Written request
Quote only the lines from the top of the listing below down to and including the line with "node's output that".

Data provided

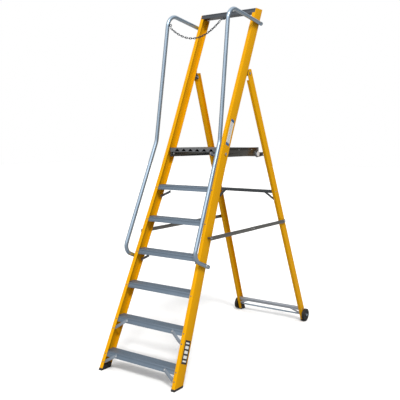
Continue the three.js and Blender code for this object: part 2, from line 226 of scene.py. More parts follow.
def cast(node, origin, direction):
    """Where a straight line first meets a frame node, and the face's outward normal there."""
    mesh = nodes[node].data
    points = [point.co for point in mesh.vertices]
    tree = BVHTree.FromPolygons(points, [face.vertices for face in mesh.polygons])
    place, normal, _, _ = tree.ray_cast(Vector(origin), Vector(direction).normalized())
    return place, normal


def basis(origin, along, normal):
    """The matrix that stands a piece made on +Z at origin, its +X turned along the given way."""
    up = Vector(normal).normalized()
    side = Vector(along) - up * up.dot(Vector(along))
    side.normalize()
    across = up.cross(side)
    return Matrix.Translation(Vector(origin)) @ Matrix((side, across, up)).transposed().to_4x4()


# ---- finishes ----

class Number:
    """A node's output that adds Math nodes when it is used in a sum."""

    def __init__(self, finish, socket):
        self.finish = finish
        self.socket = socket

    def combined(self, operation, left, right):
        node = self.finish.node("ShaderNodeMath", {"operation": operation}, {0: left, 1: right})
        return Number(self.finish, node.outputs[0])

    def __add__(self, other):
        return self.combined("ADD", self, other)

    def __radd__(self, other):
        return self.combined("ADD", other, self)

    def __sub__(self, other):
        return self.combined("SUBTRACT", self, other)

    def __rsub__(self, other):
        return self.combined("SUBTRACT", other, self)

    def __mul__(self, other):
        return self.combined("MULTIPLY", self, other)

    def __rmul__(self, other):
        return self.combined("MULTIPLY", other, self)

    def __gt__(self, other):
        return self.combined("GREATER_THAN", self, other)

    def __lt__(self, other):
        return self.combined("LESS_THAN", self, other)


class Finish:
    """One material, built round its Principled shader."""

    def __init__(self, name):
        self.material = bpy.data.materials.new(name)
        self.material.use_nodes = True
        self.tree = self.material.node_tree
        self.shader = self.tree.nodes["Principled BSDF"]
        self.place = self.node("ShaderNodeTexCoord").outputs["Object"]

    def node(self, kind, settings=None, inputs=None):
        node = self.tree.nodes.new(kind)
        for key, value in (settings or {}).items():
            if key == "stops":
                for stop, (position, colour) in zip(node.color_ramp.elements, value):
                    stop.position = position
                    stop.color = (*colour, 1)
            else:
                setattr(node, key, value)
        for key, value in (inputs or {}).items():
            self.feed(node.inputs[key], value)
        return node

    def feed(self, socket, value):
        if isinstance(value, Number):
            value = value.socket
        if isinstance(value, bpy.types.NodeSocket):
            self.tree.links.new(value, socket)
        else:
            socket.default_value = value

    def turned(self, rotation=(0, 0, 0), scale=(1, 1, 1), location=(0, 0, 0)):
        inputs = {"Vector": self.place, "Rotation": rotation, "Scale": scale, "Location": location}
        return self.node("ShaderNodeMapping", {"vector_type": "TEXTURE"}, inputs).outputs[0]

    def noise(self, scale, detail=3.0, vector=None, roughness=0.5):
        inputs = {"Vector": vector or self.place, "Scale": scale, "Detail": detail, "Roughness": roughness}
        return Number(self, self.node("ShaderNodeTexNoise", {}, inputs).outputs[0])

    def spread(self, value, low, high, to_low=0.0, to_high=1.0):
        inputs = {0: value, 1: low, 2: high, 3: to_low, 4: to_high}
        return Number(self, self.node("ShaderNodeMapRange", {"clamp": True}, inputs).outputs[0])

    def mixed(self, amount, first, second):
        inputs = {0: amount, 6: self.colour(first), 7: self.colour(second)}
        return self.node("ShaderNodeMix", {"data_type": "RGBA"}, inputs).outputs[2]

    @staticmethod
    def colour(value):
        return (*value, 1) if isinstance(value, tuple) and len(value) == 3 else value

    def bump(self, height, distance, strength=1.0):
        inputs = {"Height": height, "Distance": distance, "Strength": strength}
        return self.node("ShaderNodeBump", {}, inputs).outputs[0]

    def done(self, **sockets):
        """Feeds the shader's sockets, named in words joined by underscores."""
        for key, value in sockets.items():
            socket = key.replace("_", " ").title().replace("Ior", "IOR")
            self.feed(self.shader.inputs[socket], self.colour(value))
        return self.material


def fibreglass(name, lean_degrees):
    """Pultruded resin profile: strong yellow with faint strands along its length."""
    finish = Finish(name)
    along = finish.turned(rotation=(math.radians(lean_degrees), 0, 0), scale=(1, 1, 40))
    strands = finish.noise(260, 3, along)
    clouds = finish.noise(5, 4)
    specks = finish.spread(finish.noise(420, 2), 0.68, 0.74)
    scuffs = finish.spread(finish.noise(38, 5, roughness=0.7), 0.62, 0.75)
    base = finish.mixed(strands, (0.69, 0.33, 0.0005), (0.81, 0.396, 0.001))
    warmer = finish.mixed(clouds * 0.35, base, (0.72, 0.30, 0.001))
    worn = finish.mixed(scuffs * 0.25, warmer, (0.62, 0.30, 0.03))
    colour = finish.mixed(specks * 0.15, worn, (0.30, 0.15, 0.02))
    return finish.done(
        base_color=colour,
        roughness=finish.spread(clouds, 0.3, 0.7, 0.42, 0.55) + scuffs * 0.12,
        specular_ior_level=0.07,
        normal=finish.bump(strands, 0.0003, 0.1))


def extruded_metal(name, colour, shade, grain, metallic, roughness, relief=0.2):
    """Mill-finish metal with die lines along its length, grain giving the stretch on each axis."""
    finish = Finish(name)
    lines = finish.noise(700, 2, finish.turned(scale=grain))
    clouds = finish.noise(9, 4)
    marks = finish.spread(finish.noise(60, 6, roughness=0.75), 0.60, 0.72)
    base = finish.mixed(lines, shade, colour)
    dulled = finish.mixed(clouds * 0.5, base, shade)
    worn = finish.mixed(marks * 0.35, dulled, tuple(0.55 * part for part in shade))
    return finish.done(
        base_color=worn,
        metallic=metallic,
        roughness=finish.spread(clouds + lines * 0.4, 0.4, 1.0, roughness, roughness + 0.16) + marks * 0.1,
        normal=finish.bump(lines, 0.0002, relief))


def plated_steel(name, colour, roughness):
    finish = Finish(name)
    spangle = finish.noise(180, 2)
    tarnish = finish.spread(finish.noise(30, 5, roughness=0.7), 0.45, 0.75)
    base = finish.mixed(spangle, tuple(0.8 * part for part in colour), colour)
    return finish.done(
        base_color=finish.mixed(tarnish * 0.4, base, tuple(0.45 * part for part in colour)),
        metallic=0.9,
        roughness=finish.spread(tarnish, 0, 1, roughness, roughness + 0.2),
        normal=finish.bump(spangle, 0.0002, 0.2))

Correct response
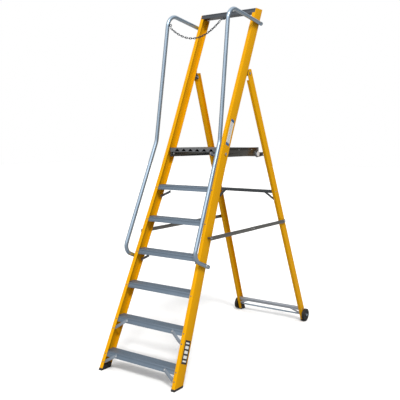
Continue the three.js and Blender code for this object: part 2, from line 226 of scene.py. More parts follow.
def cast(node, origin, direction):
    """Where a straight line first meets a frame node, and the face's outward normal there."""
    mesh = nodes[node].data
    points = [point.co for point in mesh.vertices]
    tree = BVHTree.FromPolygons(points, [face.vertices for face in mesh.polygons])
    place, normal, _, _ = tree.ray_cast(Vector(origin), Vector(direction).normalized())
    return place, normal


def basis(origin, along, normal):
    """The matrix that stands a piece made on +Z at origin, its +X turned along the given way."""
    up = Vector(normal).normalized()
    side = Vector(along) - up * up.dot(Vector(along))
    side.normalize()
    across = up.cross(side)
    return Matrix.Translation(Vector(origin)) @ Matrix((side, across, up)).transposed().to_4x4()


# ---- finishes ----

class Number:
    """A node's output that adds Math nodes when it is used in a sum."""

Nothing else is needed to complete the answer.